Exercise details :: Copy each line exactly.
- - -
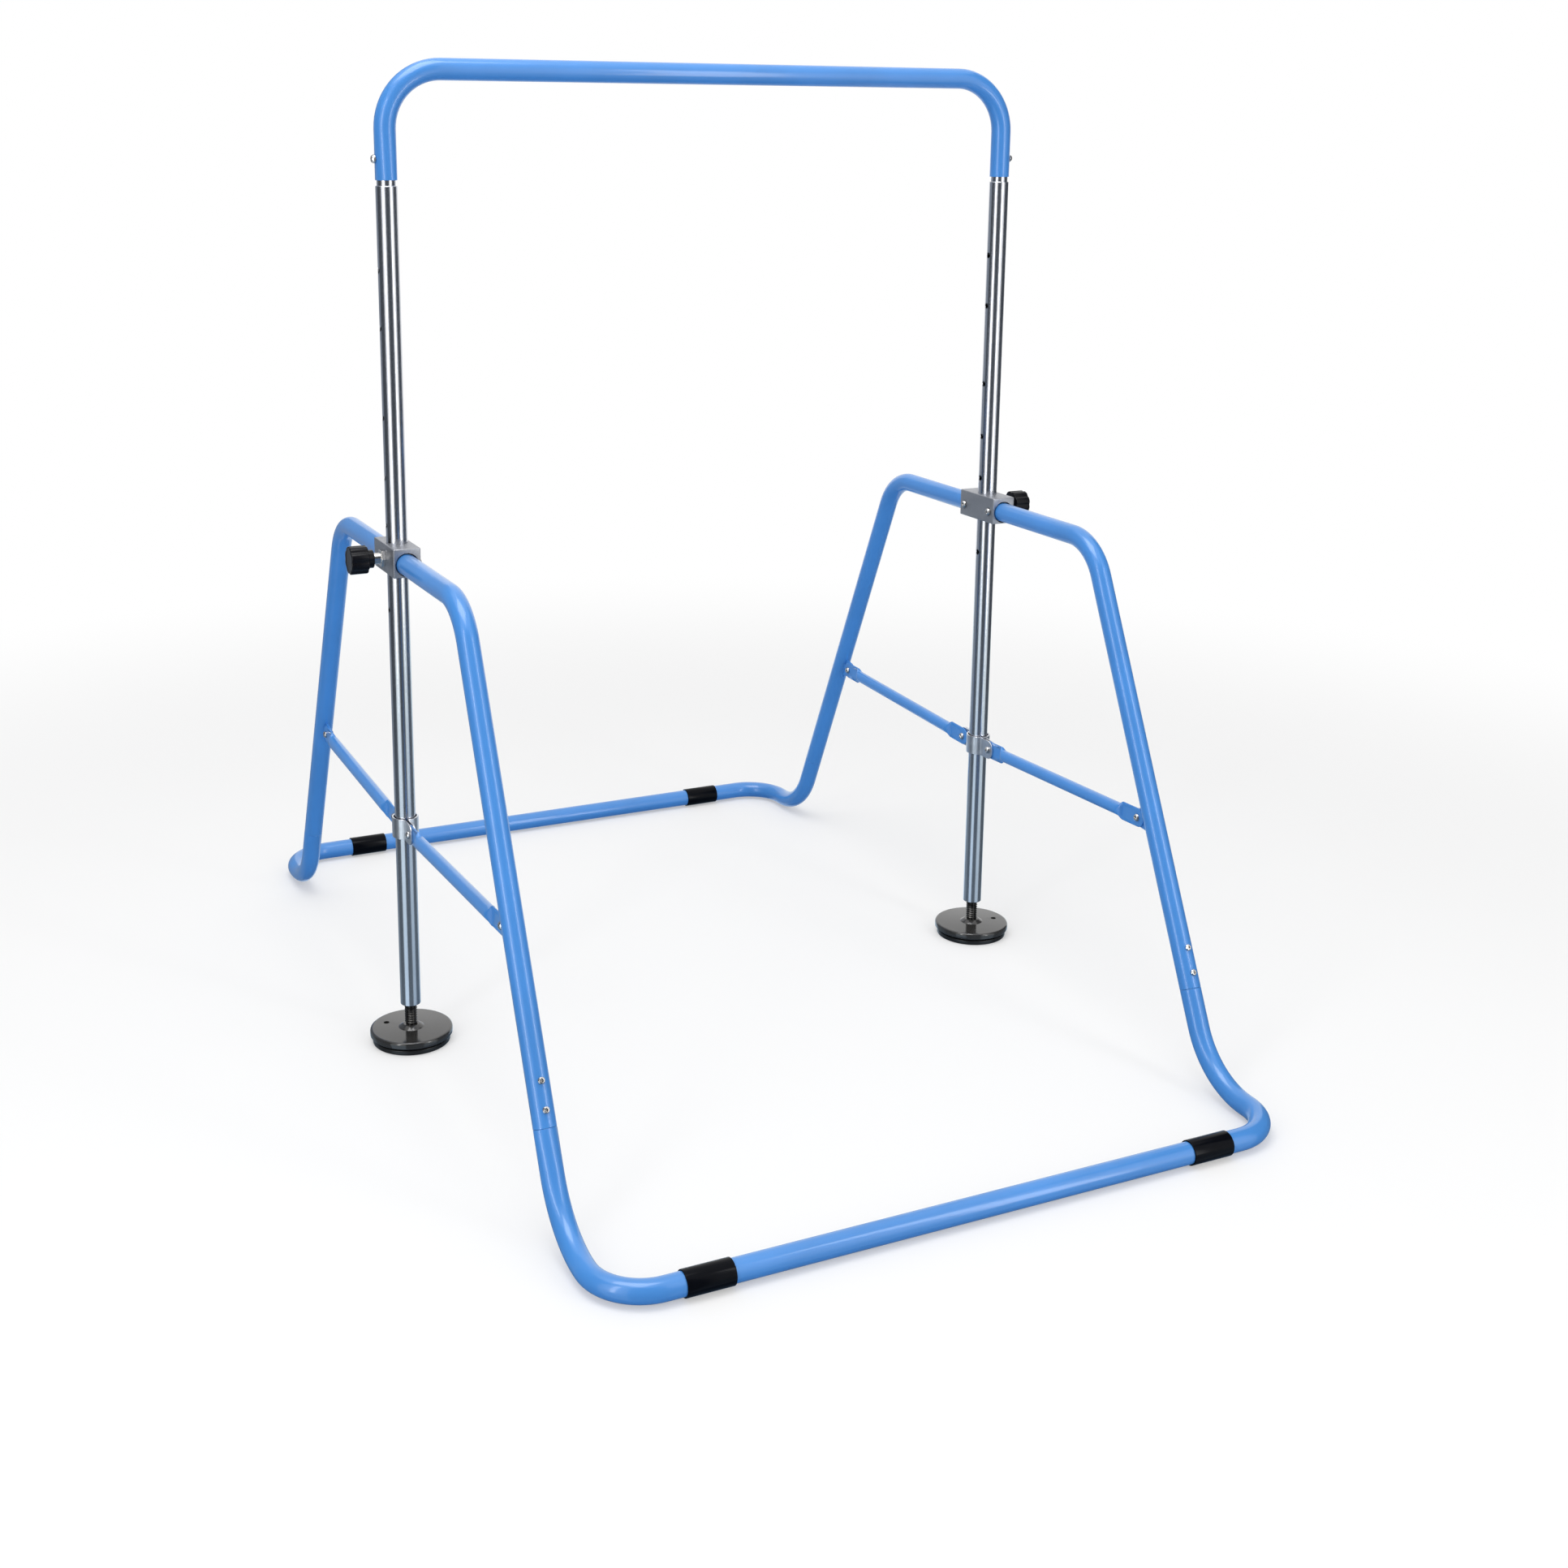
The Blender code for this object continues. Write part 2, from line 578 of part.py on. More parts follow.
def collar_half(name, face):
    """Half of a collar, on the +X or -X side of its post, about the post's axis."""
    inner_r = bore(TUBE_R) + COLLAR_GAP
    corners = []
    for depth, flip in ((0, 1), (COLLAR_WALL, -1)):
        radius = inner_r + depth
        first, last = [clamp_plane(face, end * flip) + face * depth for end in (1, -1)]
        start = math.acos(face * first / radius)
        sweep = start + math.acos(face * last / radius)
        corners.append((first, flip * COLLAR_EAR_TIP))
        for step in range(TUBE_SIDES // 2 + 1):
            angle = start - sweep * step / (TUBE_SIDES // 2)
            corners.append((face * radius * math.cos(angle), flip * radius * math.sin(angle)))
        corners.append((last, -flip * COLLAR_EAR_TIP))
    bm = bmesh.new()
    floor = bm.faces.new([bm.verts.new((x, y, -COLLAR_HEIGHT / 2)) for x, y in corners])
    grown = bmesh.ops.extrude_face_region(bm, geom=[floor])
    moved = [item for item in grown["geom"] if isinstance(item, bmesh.types.BMVert)]
    bmesh.ops.translate(bm, verts=moved, vec=(0, 0, COLLAR_HEIGHT))
    tips = [edge for edge in bm.edges
            if all(abs(abs(vert.co.y) - COLLAR_EAR_TIP) < FIT for vert in edge.verts)
            and abs(edge.verts[0].co.x - edge.verts[1].co.x) > FIT]
    bmesh.ops.bevel(bm, geom=tips, offset=COLLAR_EAR_ROUND, segments=3, profile=0.5, affect="EDGES")
    return finish(bm, name)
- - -
Result for this task ::
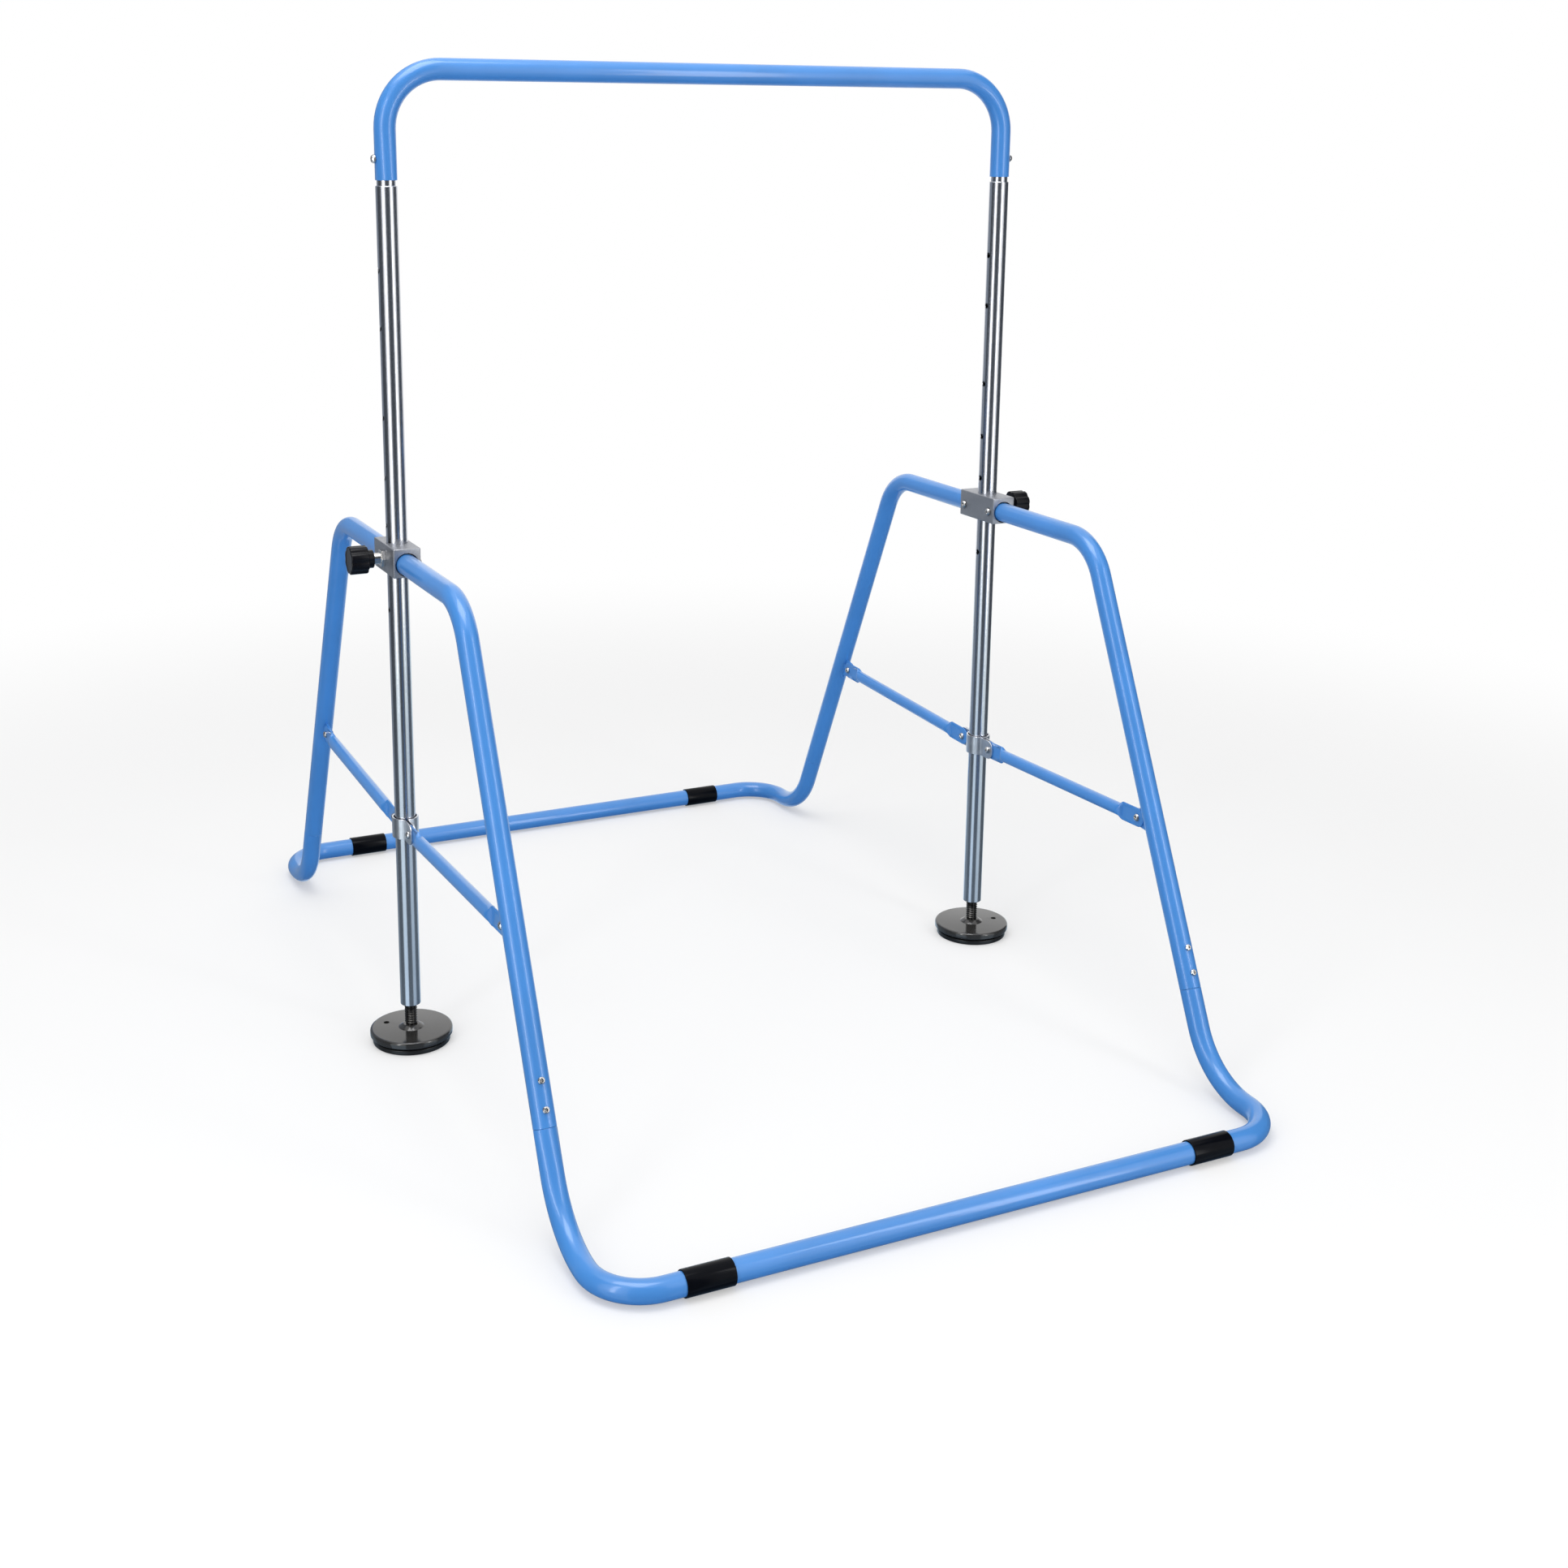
The Blender code for this object continues. Write part 2, from line 578 of part.py on. More parts follow.
def collar_half(name, face):
    """Half of a collar, on the +X or -X side of its post, about the post's axis."""
    inner_r = bore(TUBE_R) + COLLAR_GAP
    corners = []
    for depth, flip in ((0, 1), (COLLAR_WALL, -1)):
        radius = inner_r + depth
        first, last = [clamp_plane(face, end * flip) + face * depth for end in (1, -1)]
        start = math.acos(face * first / radius)
        sweep = start + math.acos(face * last / radius)
        corners.append((first, flip * COLLAR_EAR_TIP))
        for step in range(TUBE_SIDES // 2 + 1):
            angle = start - sweep * step / (TUBE_SIDES // 2)
            corners.append((face * radius * math.cos(angle), flip * radius * math.sin(angle)))
        corners.append((last, -flip * COLLAR_EAR_TIP))
    bm = bmesh.new()
    floor = bm.faces.new([bm.verts.new((x, y, -COLLAR_HEIGHT / 2)) for x, y in corners])
    grown = bmesh.ops.extrude_face_region(bm, geom=[floor])
    moved = [item for item in grown["geom"] if isinstance(item, bmesh.types.BMVert)]
    bmesh.ops.translate(bm, verts=moved, vec=(0, 0, COLLAR_HEIGHT))
    tips = [edge for edge in bm.edges
            if all(abs(abs(vert.co.y) - COLLAR_EAR_TIP) < FIT for vert in edge.verts)
            and abs(edge.verts[0].co.x - edge.verts[1].co.x) > FIT]
    bmesh.ops.bevel(bm, geom=tips, offset=COLLAR_EAR_ROUND, segments=3, profile=0.5, affect="EDGES")
    return finish(bm, name)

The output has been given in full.